= William Popley =

English mercer and landowner

William Popley (c. 1490 – c. 1575), was an English mercer and land owner, whose association with Thomas Cromwell, enabled him to take advantage of the opportunities presented by the dissolution of the monasteries to secure extensive landed estates.

== Origins ==

Popley was the son of a Bristol merchant, John Popley, mayor of the Staple in Bristol in the early years of Henry VIII, and was admitted to The Staple himself in 1511. In 1525 he had a share in a Bristol ship but he seems to have been a lawyer by training as he can be found acting in legal cases involving Bristol citizens, and he worked with Thomas More during his Lord Chancellorship. This combination of commercial connections and legal expertise made him suitable for minor diplomatic errands, such as acting as a courier to William Knight, the ambassador to the Netherlands. Early in his career he was investing in land; a will dated 1527 records that he had purchased the manor of Hinton Blewett (Som.) and he also had interests at Felton near Bristol. Three proceedings for debt contracted in the late 1520s suggest that cash flow was a problem at this stage in his career. He secured patrons among the local aristocracy including the Stafford family, holders of Thornbury Castle, Gloucestershire, the Nevill family, lords of the manor of Bedminster and Arthur Plantagenet, 1st Viscount Lisle, who had property in Bristol. His marriage to Katherine, daughter of Giles Basset of Uley will also have increased his range of contacts.

== Relationship with Thomas Cromwell ==

In the early 1520s Popley formed an association with Thomas Cromwell, who acted on Popley's behalf in London, and when Cromwell rose to prominence in the 1530s Popley became what has been described as Cromwell's "principal man of business". The fruits of patronage followed, such as the grant of the right of presentation to a prebend in Wells jointly made to Cromwell, Thomas Wriothesley and Popley. Above all he was well-placed to benefit from the Dissolution of the Monasteries. He was on hand to receive, for example, the moveable property and plate of the Austin Friars near Temple Gate in Bristol and the Franciscans in Lewin's Mead, and through his influence with Cromwell was eventually able to buy the Austin Friars. The relationship between the two men seems to have been cordial; in a letter of 1522 Popley asks to be remembered to Cromwell's wife and mother and when Popley returned to Bristol to recover from an illness in 1537 Cromwell told him to "do as he thought best for his health".

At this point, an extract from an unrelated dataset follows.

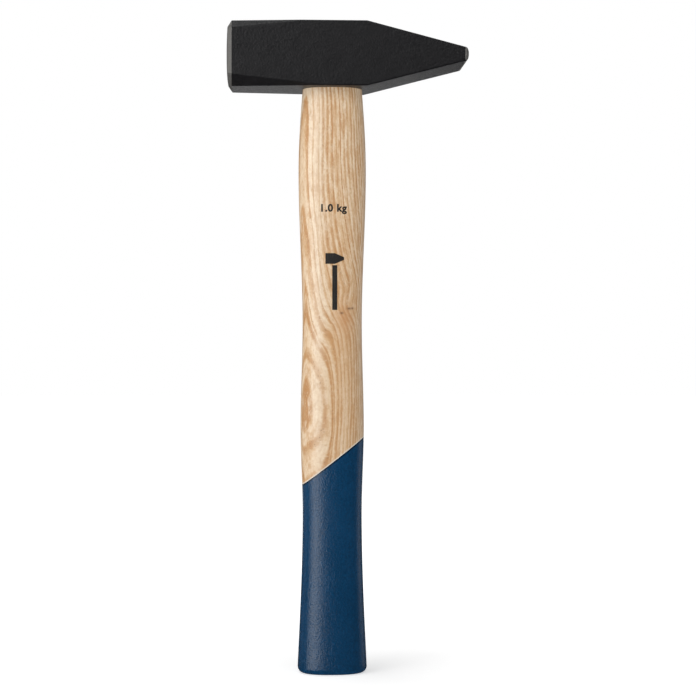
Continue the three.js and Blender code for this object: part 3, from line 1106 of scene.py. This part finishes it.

== Later career and death ==

After the fall of Cromwell Popley continued to be much involved in the land market, buying and selling property at Cirencester and Somerton, and he was leased the prebendal holding at Bitton. He also secured the lease of Llanthony Priory's lands in Wiltshire and was still investing in urban property in Broad St Bristol. Occasional references show him managing his property portfolio into the 1550s. By now in his sixties he also undertook legal commissions including a survey of the manor of Barton Regis, which had been sold by the crown in 1553, and he made a witness deposition about it in 1569. In the 1530s he had lived in Cirencester, moving in the 1540s to Chitterne in Wiltshire and the pardon roll of Elizabeth I reveals a series of residences: "late of Thornebury, late of Bytton, late of Chitterne All Saints, late of London, late of Bristoll". He was still alive in 1572, when he was acting on behalf of Edward Lord Stafford. The date of his death is unknown.